## Your task
Write out exactly, with no other output, the lines below from the one that contains "Write the FreeCAD" through the end.

BEGIN Record excerpts

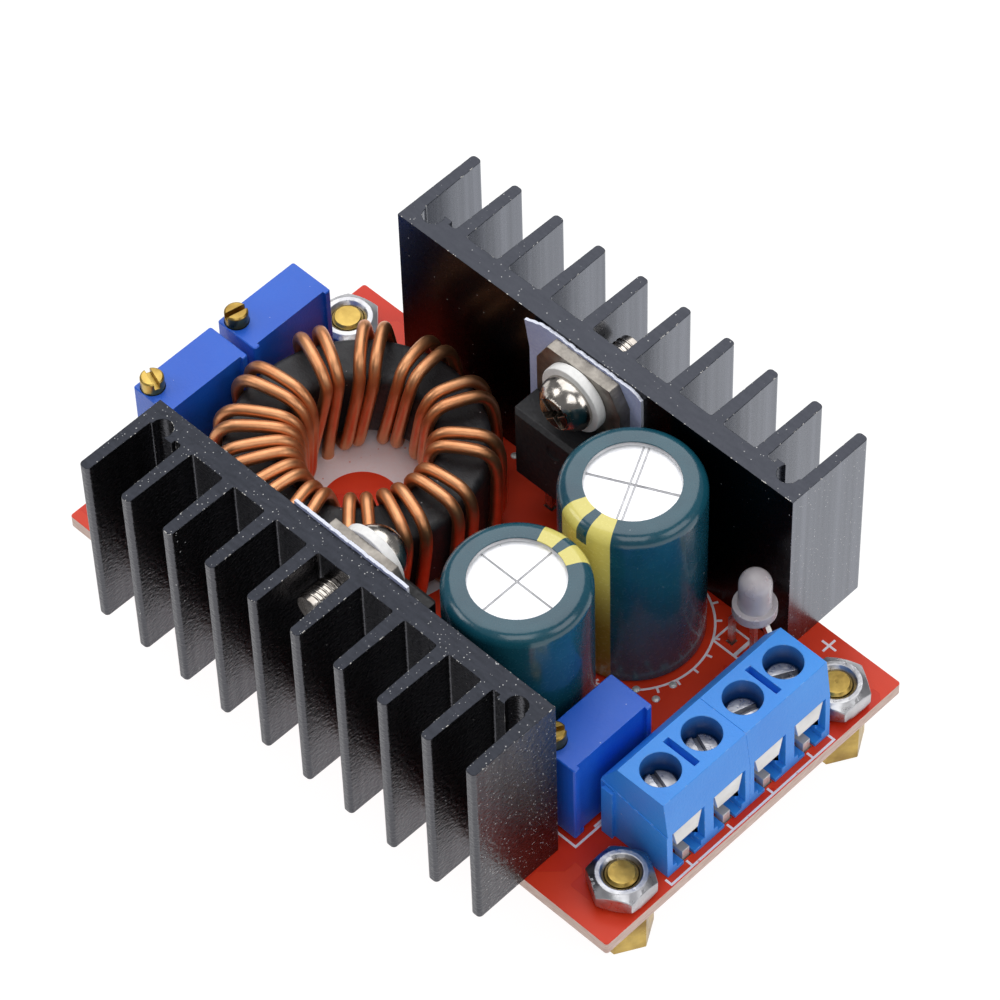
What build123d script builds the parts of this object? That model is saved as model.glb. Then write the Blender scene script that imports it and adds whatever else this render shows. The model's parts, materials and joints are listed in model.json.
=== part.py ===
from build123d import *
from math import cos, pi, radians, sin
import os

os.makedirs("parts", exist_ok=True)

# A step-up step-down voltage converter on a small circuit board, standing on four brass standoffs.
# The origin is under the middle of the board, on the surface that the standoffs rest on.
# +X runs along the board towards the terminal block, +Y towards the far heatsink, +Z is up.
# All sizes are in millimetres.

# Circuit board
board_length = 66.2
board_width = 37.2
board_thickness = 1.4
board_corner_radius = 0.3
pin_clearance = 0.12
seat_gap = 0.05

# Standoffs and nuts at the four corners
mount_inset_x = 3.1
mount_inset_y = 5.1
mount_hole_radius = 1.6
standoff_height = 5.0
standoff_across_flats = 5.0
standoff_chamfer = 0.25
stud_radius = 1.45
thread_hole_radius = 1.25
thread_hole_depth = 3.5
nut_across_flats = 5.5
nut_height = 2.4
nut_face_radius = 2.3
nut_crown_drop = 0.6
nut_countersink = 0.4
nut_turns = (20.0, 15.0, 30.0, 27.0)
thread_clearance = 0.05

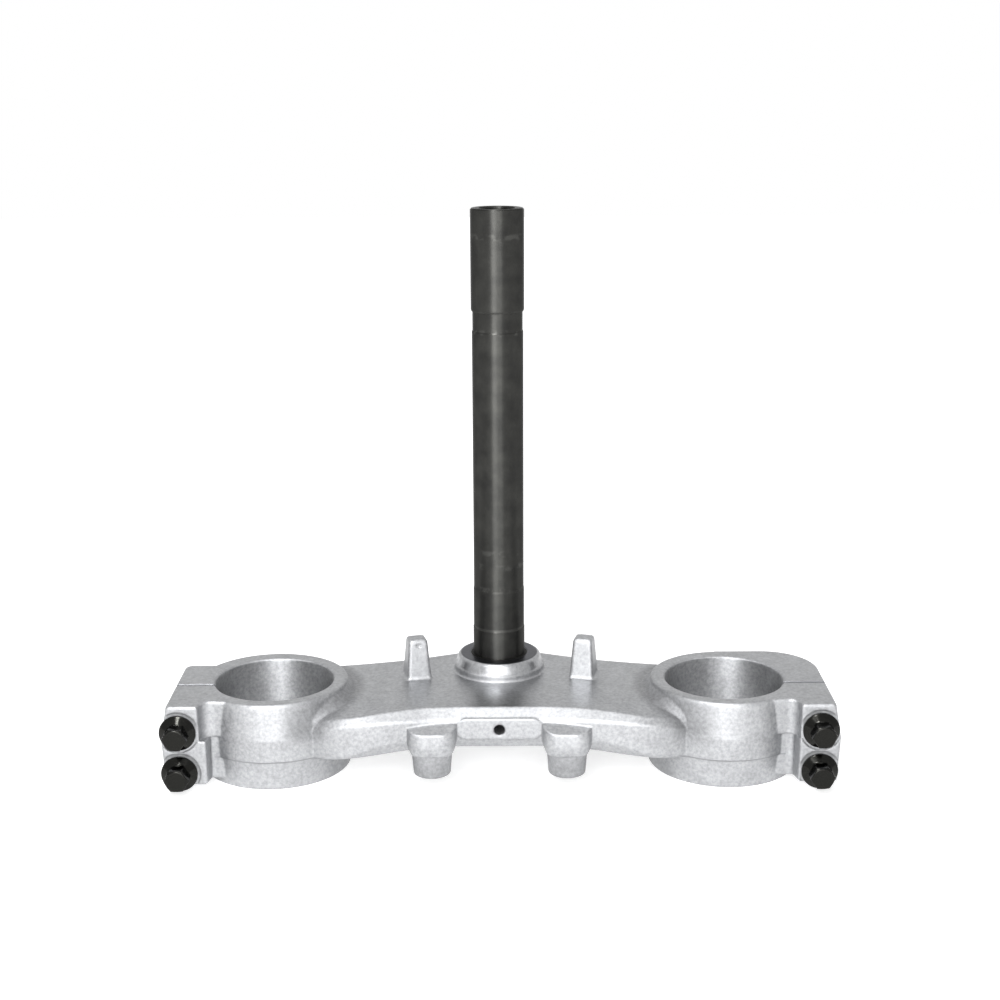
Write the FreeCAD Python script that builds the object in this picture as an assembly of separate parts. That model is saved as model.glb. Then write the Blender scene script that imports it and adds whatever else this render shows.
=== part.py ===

END Record excerpts

## The completed task
Write the FreeCAD Python script that builds the object in this picture as an assembly of separate parts. That model is saved as model.glb. Then write the Blender scene script that imports it and adds whatever else this render shows.
=== part.py ===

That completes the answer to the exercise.